12/10/2000
En mi época, para los asuntos temporales, ponían a Mariano Medina, que era un genio en oler las lluvias y las venteras indomables. Por ilustar la ignorancia de los jóvenes, que no han tenido la suerte de conocer tamaña sabiduría meteorológica, decirles que era un tipo de aspecto lánguido, algo oroncho, con voz amarga y que no sonreía así que predijera la llovizna en la sequía o la sequía en el epicentro de las inundaciones.

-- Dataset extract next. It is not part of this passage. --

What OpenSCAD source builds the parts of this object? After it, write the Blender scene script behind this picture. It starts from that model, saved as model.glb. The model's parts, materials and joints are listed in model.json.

Tenía el hombre los ojos tristes, la faz oronda, la frente ancha y la nariz esquemática. Aparecía en negro sobre blanco delante de un rudimentario mapa de iberia con nubes y soles de comic, que realzaba su presencia tétrica. Así, más que un hombre del tiempo, que decíamos entonces, parecía el mismo dios Eolo que asesoraba en sus asuntos a los pobres mortales.
Al asomar don Mariano se detenía la escenografía familiar, el chup, chup de los cantos de aceite y el guirigay de la mocosa niñada; hasta la abuela, con su moño negro reluciente, dejaba en paz la calceta y el ganchillo y toda la familia, ensamblada y crédula, nos disponíamos a escuchar los vaticinios de Mariano ante la certeza de un altísimo porcentaje de aciertos.
En aquellos tiempos oscuros sólo las observaciones climáticas de Medina no se podían considerar propaganda del Régimen. Era tanta su credibilidad, que hasta en el yerro, parecía que habían sido los elementos atmosféricos quienes se habían equivocado.